In terms of signage, the Americans with Disabilities Act of 1990 provides specific requirements for certain types of both interior and exterior signage. Character height must be sized according to the viewing distance from which they are to be read, typestyle must be sans serif with contrasting colors, (light characters on a dark background or vice versa), signs must have a non-glare finish, and mounting location and height is specific to the type of sign. Are you ADA compliant? Let us help you make that call.
WHAT’S IN YOUR ADA SIGN
In addition to following strict ADA sign guidelines, Grade II Braille is the industry standard. There are many types of interior signs that require the addition of Braille (raised dots that accompany the tactile text of the sign). Raised letters or numbers with corresponding Braille characters (and sometimes pictograms) are required for many permanent signs, such as restrooms, exit, exit route and room signs, stairways and handicap signs where the public has general access. Each state may also have additional signage requirements for use of Braille.
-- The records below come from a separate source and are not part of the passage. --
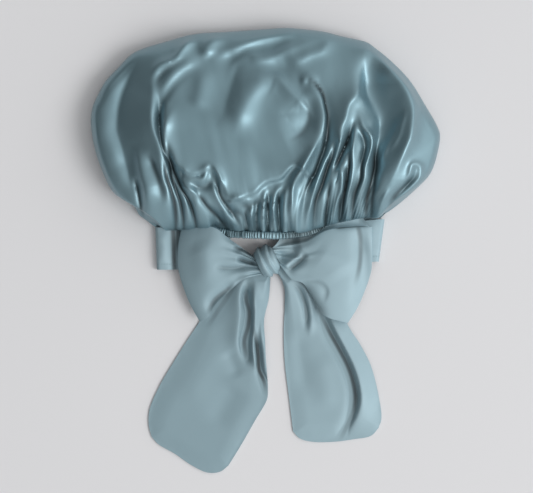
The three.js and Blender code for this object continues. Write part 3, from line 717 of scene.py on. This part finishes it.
def casingSleeve(outer, inner):
    # the casing's outer and inner skins, joined at its two ends
    rings, sides = outer.shape[:2]
    j = np.arange(sides)
    k = (j + 1) % sides
    count, last = rings * sides, (rings - 1) * sides
    ends = [np.column_stack((j, k, k + count, j + count)), np.column_stack((k, j, j + count, k + count)) + last]
    return twoSided("nape_casing", outer, inner, ends, crownSatin, casing["cut"], outOf(outer), True)


def elasticStrip():
    centre, side, up, run = casingFrames(casing["elasticRings"])
    wide, thick = casing["elasticWidth"] / 2, casing["elasticThickness"] / 2
    corners = [(1, -1), (1, 1), (-1, 1), (-1, -1)]
    rings = np.stack([centre + side * a * wide + up * b * thick for a, b in corners], axis=1)
    last = (len(rings) - 1) * 4
    faces = np.vstack((gridFaces(len(rings), 4, 0, True), (0, 1, 2, 3), (last + 3, last + 2, last + 1, last)))
    faces = turnedOut(faces, rings, outOf(rings))
    return makeMesh("nape_elastic", rings, faces, wovenElastic, None, 30)


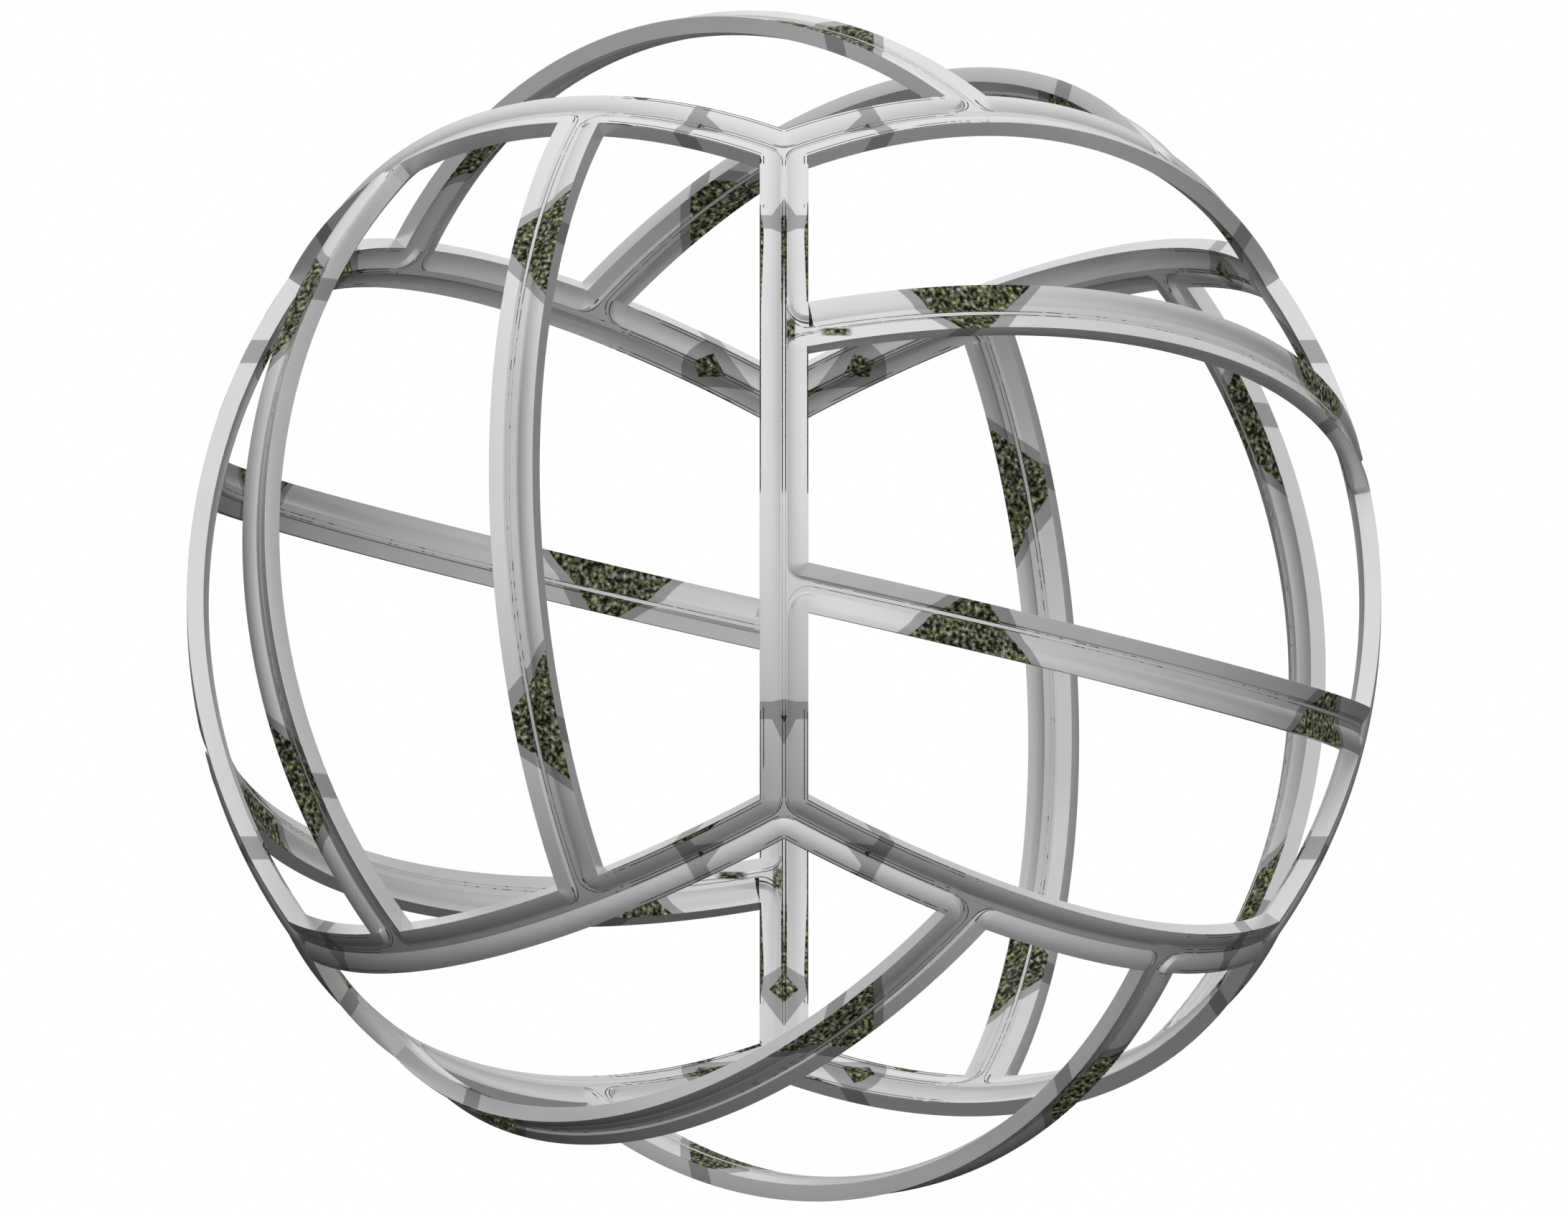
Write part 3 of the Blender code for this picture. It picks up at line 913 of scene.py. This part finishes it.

If you are compliant in California, you have met the most rigorous standards in the country…..what’s in your ADA signs?
II BE OR NOT II BE
Grade II Braille was introduced as a space-saving alternative to grade I Braille. In grade II Braille, a cell can represent a shortened form of a word. Many cell combinations have been created to represent common words, making this the most popular of the grades of Braille. There are part-word contractions, which often stand in for common suffixes or prefixes, and whole-word contractions, in which a single cell represents an entire commonly used word. Words may be abbreviated by using a single letter to represent the entire word, using a special symbol to precede either the first or last letter of the word while truncating the rest of the word, using a double-letter contraction such as “bb” or “cc”, or removing most or all of the vowels in a word in order to shorten it. A complex system of styles, rules, and usage has been developed for this grade of Braille which is the standard throughout much of the Country.